▶ Task directions
Begin at the first line and end at the line containing "corduroy, in millimetres.". Extract exactly those lines.

▶ Dataset content
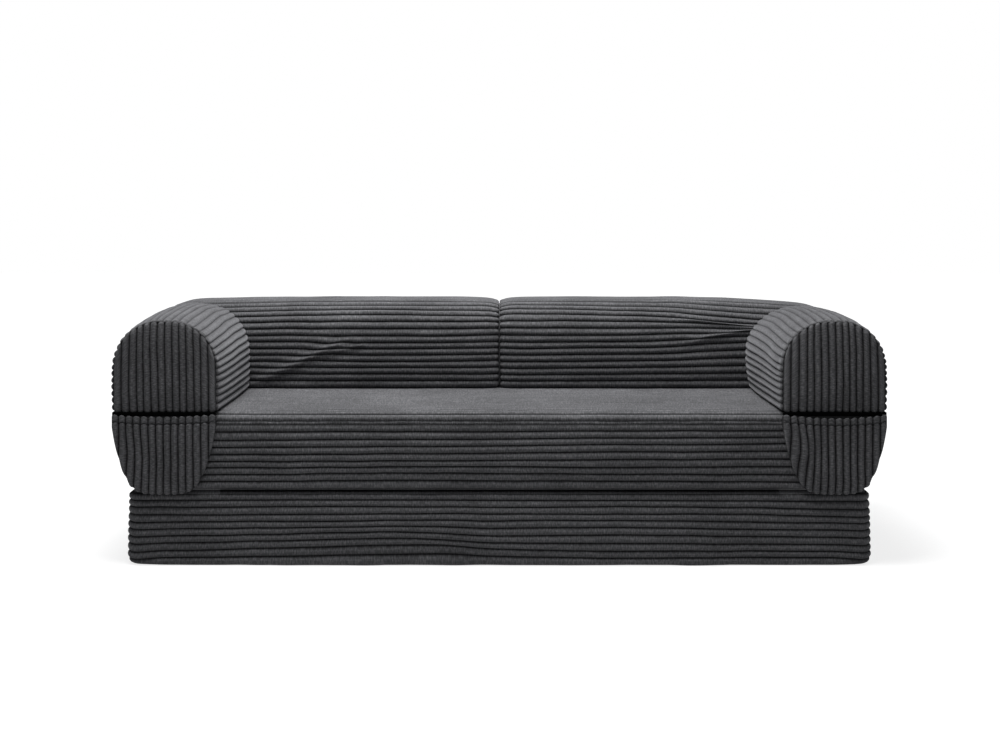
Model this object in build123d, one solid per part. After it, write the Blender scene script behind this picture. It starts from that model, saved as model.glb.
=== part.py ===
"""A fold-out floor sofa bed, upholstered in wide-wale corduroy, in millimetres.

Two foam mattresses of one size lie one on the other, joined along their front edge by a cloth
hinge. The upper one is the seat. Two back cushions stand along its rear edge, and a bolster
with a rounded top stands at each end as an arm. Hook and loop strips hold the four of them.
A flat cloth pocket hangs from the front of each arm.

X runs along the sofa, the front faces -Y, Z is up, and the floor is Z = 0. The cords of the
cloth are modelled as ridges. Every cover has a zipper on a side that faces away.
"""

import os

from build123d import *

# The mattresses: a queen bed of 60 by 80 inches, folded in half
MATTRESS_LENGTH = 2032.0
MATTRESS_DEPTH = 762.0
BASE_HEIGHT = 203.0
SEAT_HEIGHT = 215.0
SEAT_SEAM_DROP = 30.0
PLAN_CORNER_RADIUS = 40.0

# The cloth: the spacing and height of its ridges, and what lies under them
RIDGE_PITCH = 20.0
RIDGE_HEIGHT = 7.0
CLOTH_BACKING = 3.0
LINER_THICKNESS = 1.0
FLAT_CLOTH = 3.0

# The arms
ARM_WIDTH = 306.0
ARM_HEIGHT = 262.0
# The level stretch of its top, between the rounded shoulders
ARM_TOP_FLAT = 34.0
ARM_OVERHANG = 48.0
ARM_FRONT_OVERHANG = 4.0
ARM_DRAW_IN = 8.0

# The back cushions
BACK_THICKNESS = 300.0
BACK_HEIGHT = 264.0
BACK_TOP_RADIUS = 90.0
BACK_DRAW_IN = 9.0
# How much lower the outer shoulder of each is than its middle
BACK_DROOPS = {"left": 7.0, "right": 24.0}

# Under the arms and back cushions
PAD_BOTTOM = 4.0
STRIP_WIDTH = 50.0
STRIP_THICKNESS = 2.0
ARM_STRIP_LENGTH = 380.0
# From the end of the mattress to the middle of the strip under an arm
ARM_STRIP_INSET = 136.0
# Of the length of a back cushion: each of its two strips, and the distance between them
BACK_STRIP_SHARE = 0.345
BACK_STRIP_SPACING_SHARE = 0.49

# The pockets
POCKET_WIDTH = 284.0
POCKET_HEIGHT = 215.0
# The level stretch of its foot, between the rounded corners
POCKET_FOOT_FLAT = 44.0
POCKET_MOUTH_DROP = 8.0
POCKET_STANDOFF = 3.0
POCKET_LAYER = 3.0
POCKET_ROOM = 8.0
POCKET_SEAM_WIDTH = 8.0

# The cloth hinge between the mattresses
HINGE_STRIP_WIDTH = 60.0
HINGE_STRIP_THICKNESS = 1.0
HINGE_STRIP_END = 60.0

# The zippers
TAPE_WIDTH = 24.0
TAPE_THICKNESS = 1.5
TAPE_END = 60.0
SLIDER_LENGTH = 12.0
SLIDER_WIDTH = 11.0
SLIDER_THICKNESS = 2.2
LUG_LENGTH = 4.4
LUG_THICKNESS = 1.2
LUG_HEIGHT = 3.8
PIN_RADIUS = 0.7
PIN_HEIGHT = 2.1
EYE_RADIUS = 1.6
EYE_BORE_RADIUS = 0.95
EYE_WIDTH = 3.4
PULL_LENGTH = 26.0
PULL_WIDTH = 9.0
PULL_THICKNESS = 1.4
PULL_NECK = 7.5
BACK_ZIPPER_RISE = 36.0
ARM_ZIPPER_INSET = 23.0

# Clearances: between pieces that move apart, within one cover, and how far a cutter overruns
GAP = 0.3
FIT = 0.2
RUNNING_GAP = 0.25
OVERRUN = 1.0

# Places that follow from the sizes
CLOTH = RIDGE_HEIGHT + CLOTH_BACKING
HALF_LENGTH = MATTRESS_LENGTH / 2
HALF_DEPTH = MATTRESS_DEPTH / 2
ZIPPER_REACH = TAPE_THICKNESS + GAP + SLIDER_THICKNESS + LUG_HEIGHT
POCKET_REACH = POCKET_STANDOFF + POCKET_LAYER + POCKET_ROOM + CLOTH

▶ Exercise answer
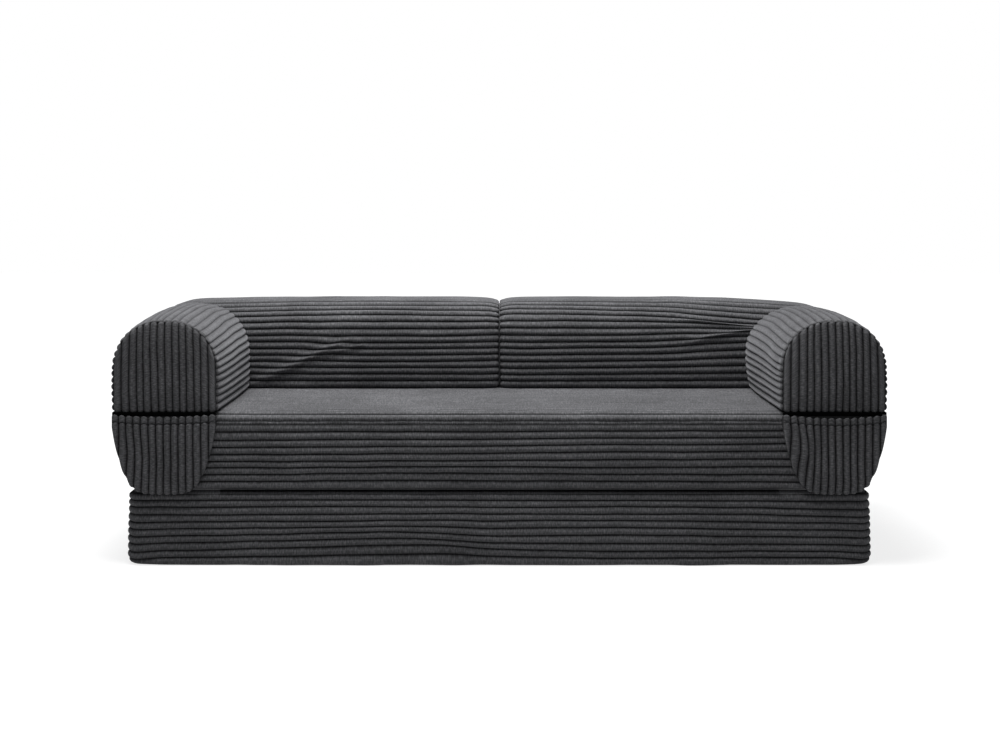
Model this object in build123d, one solid per part. After it, write the Blender scene script behind this picture. It starts from that model, saved as model.glb.
=== part.py ===
"""A fold-out floor sofa bed, upholstered in wide-wale corduroy, in millimetres.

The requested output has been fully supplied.